Purpose: Solid dispersion is a key technology to address solubility/dissolution issues of water-insoluble compounds, which continue to be one of the major challenges facing the pharmaceutical industry in terms of oral drug delivery. Up to 90% of current candidates from the discovery small molecule pipelines, across many therapeutic areas, are having solubility/dissolution problems. Multiple dispersion techniques have been developed in the past. The purpose of this poster is to provide an industrial assessment of different dispersion techniques through public literatures.
Methods: The term “solid dispersion” is defined as a dispersion of drugs in a matrix in solid state, prepared by melting (fusion), solvent, or melting-solvent methods (Chiou, 1971), as well as other non-traditional technique, such as co-grinding (Kaneniwa, 1975). Solid dispersions can be generally grouped into the following categories - eutectic-mixtures, solid-solutions, crystalline-suspensions, glass-solutions, and glass-suspensions.
The characteristics and performance of these dispersions are assessed based upon the criteria of active pharmaceutical ingredient crystallinity, drug loading, dissolution performance, stability and excipient compatibility.
Results: For the eutectic-mixture, solid-solution and crystalline-suspension APIs exist in crystalline solid state. The eutectic-mixtures, solid-solutions and crystalline-suspensions are therefore considered crystalline-based solid dispersions. For glass-solution and glass-suspension APIs exist in an amorphous solid state. Glass-solutions and glass-suspensions are therefore considered amorphous-based solid dispersions (Leuner 2000, Craig 2002, Singh 2011).
Among these solid dispersions, crystalline-based solid dispersions possess better stability but inferior dissolution performance compared to amorphous-based solid dispersions (Brough, 2013).
For crystalline-suspensions, drug or API loading in a pharmaceutical composition can be greater than 50% wt/wt. However, achieving such high drug loading requires that API particles be within nano/micro particle size range in the crystalline-suspension (Kawabata 2011). For eutectic-mixtures, the drug loading is typically no more than 50% wt/wt without specific control of API particle size (Law 2003, Cherukuvada 2014).

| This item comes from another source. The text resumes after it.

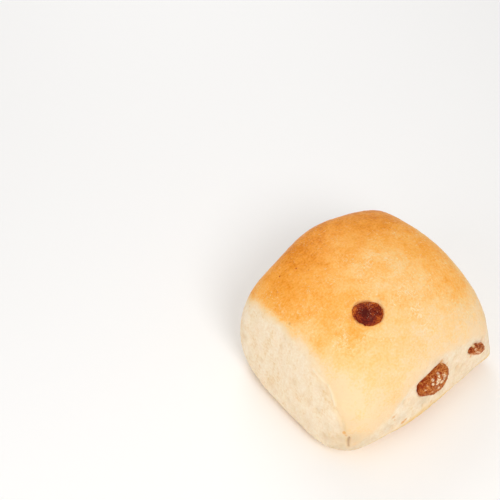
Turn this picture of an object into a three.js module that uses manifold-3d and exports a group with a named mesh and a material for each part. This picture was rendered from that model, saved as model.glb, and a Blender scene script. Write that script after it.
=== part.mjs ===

Amorphous-based solid dispersions generally possess better dissolution performance due to the amorphous nature of the API. However, due to the amorphous nature of the API, amorphous-based solid dispersions have a higher degree of instability. Consequently, drug loading of such dispersions is generally no more than 50% wt/wt in order to reduce the risk of instability (Shah 2014, Newman 2015).
Both crystalline-based and amorphous-based solid dispersions possess better drug-drug and drug-excipient compatibility than the conventional dry-blended drugs (Nie, 2017).
Conclusion: This assessment provides a quick clear criteria and guidance in selecting the suitable solid dispersion techniques for optimum design of drug products.